• Task to complete: In the lines below, how many hold the word "object"? Answer only with the number.

• Records for the task:
------------------------------
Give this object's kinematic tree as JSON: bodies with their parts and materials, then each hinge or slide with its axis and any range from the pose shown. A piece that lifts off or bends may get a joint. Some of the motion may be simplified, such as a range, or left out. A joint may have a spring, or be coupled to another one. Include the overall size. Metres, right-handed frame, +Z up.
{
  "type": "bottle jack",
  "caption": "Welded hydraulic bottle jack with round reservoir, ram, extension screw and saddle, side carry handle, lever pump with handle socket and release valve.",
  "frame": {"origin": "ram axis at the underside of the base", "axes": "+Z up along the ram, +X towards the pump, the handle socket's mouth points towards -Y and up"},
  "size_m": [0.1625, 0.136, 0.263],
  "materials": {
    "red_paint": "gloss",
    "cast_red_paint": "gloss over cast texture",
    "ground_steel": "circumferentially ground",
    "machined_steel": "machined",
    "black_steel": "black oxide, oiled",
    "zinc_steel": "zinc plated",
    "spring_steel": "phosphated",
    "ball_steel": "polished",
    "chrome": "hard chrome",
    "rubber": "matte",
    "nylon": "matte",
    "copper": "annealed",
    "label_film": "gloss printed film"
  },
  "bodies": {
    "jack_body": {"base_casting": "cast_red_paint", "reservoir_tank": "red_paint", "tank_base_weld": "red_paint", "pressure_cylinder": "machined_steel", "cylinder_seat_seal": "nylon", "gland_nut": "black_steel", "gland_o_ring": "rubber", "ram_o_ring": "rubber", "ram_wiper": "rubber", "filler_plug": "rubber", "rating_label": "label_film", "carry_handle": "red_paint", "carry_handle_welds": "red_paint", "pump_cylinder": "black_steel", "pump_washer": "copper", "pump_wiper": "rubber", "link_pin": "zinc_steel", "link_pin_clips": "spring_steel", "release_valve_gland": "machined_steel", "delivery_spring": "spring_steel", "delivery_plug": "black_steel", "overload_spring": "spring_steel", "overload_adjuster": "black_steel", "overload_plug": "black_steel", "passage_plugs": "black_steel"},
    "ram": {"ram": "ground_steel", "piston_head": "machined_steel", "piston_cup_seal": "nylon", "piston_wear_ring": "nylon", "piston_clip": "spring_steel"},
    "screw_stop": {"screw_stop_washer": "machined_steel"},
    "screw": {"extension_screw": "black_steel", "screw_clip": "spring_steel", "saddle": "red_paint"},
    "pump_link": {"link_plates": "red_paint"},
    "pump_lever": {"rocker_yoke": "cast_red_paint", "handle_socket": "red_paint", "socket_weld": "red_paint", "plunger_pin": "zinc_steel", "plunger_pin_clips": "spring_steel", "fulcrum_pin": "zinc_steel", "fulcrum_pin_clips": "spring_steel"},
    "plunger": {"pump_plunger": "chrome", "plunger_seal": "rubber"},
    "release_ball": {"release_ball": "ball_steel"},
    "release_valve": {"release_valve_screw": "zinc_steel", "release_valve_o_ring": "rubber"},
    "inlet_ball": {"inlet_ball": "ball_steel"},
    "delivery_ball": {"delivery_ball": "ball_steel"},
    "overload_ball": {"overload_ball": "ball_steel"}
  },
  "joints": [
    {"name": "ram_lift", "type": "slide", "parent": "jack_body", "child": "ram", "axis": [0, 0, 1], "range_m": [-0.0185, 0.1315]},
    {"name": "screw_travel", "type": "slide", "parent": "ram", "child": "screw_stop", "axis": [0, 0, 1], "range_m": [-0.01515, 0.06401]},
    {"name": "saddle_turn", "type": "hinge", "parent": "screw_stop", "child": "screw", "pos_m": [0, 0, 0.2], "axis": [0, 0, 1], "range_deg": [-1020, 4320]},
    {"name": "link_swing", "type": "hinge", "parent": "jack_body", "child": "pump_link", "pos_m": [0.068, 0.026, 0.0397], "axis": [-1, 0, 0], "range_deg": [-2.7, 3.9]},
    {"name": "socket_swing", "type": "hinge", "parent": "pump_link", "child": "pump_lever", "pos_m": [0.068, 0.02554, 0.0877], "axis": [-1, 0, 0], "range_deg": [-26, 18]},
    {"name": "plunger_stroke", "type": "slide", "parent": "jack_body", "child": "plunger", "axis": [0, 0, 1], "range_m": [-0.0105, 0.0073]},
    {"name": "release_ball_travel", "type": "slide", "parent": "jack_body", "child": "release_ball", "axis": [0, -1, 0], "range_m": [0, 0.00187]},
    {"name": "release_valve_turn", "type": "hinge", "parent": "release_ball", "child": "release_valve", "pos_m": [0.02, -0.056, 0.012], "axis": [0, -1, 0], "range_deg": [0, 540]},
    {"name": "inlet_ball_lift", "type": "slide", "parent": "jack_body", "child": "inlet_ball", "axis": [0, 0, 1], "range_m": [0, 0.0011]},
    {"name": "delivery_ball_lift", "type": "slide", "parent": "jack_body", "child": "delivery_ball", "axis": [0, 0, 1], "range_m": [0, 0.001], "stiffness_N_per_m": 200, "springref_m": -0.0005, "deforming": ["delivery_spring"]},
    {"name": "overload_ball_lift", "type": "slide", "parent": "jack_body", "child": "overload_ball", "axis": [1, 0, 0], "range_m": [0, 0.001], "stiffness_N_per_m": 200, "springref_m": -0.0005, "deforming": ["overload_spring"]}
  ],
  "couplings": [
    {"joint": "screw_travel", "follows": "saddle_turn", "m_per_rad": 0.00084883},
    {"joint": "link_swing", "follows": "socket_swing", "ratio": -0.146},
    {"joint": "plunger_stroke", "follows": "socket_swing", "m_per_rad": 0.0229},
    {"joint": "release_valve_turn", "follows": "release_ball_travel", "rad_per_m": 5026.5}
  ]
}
------------------------------
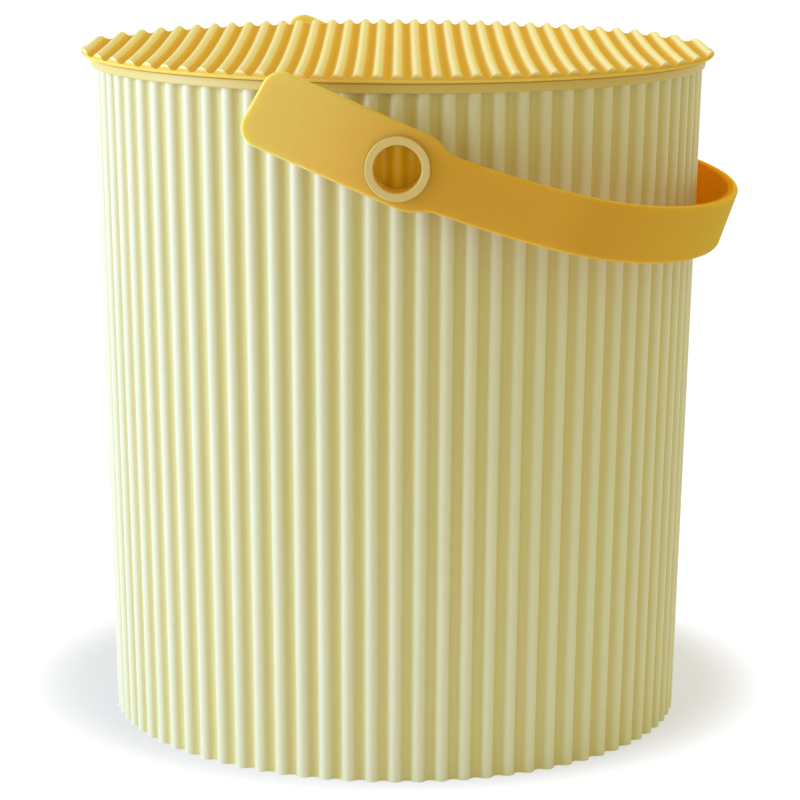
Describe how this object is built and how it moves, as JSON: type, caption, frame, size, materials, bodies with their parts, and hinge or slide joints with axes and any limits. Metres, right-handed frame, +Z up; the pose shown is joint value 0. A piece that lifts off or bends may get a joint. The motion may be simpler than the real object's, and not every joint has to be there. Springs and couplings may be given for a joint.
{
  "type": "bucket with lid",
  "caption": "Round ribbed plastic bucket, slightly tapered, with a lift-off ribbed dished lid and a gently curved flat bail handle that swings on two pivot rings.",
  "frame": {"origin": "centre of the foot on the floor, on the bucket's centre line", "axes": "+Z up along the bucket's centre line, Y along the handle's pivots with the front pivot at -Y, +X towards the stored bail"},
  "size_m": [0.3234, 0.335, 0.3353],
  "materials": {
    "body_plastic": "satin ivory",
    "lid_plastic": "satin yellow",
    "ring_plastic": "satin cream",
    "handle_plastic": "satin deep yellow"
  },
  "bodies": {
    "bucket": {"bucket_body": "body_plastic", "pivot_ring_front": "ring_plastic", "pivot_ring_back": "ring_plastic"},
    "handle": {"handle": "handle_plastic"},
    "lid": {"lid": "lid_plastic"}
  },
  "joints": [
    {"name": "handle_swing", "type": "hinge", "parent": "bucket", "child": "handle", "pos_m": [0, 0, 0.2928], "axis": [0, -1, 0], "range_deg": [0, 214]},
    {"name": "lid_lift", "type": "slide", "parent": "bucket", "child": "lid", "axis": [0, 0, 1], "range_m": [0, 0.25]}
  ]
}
------------------------------
• Answer for the task: 2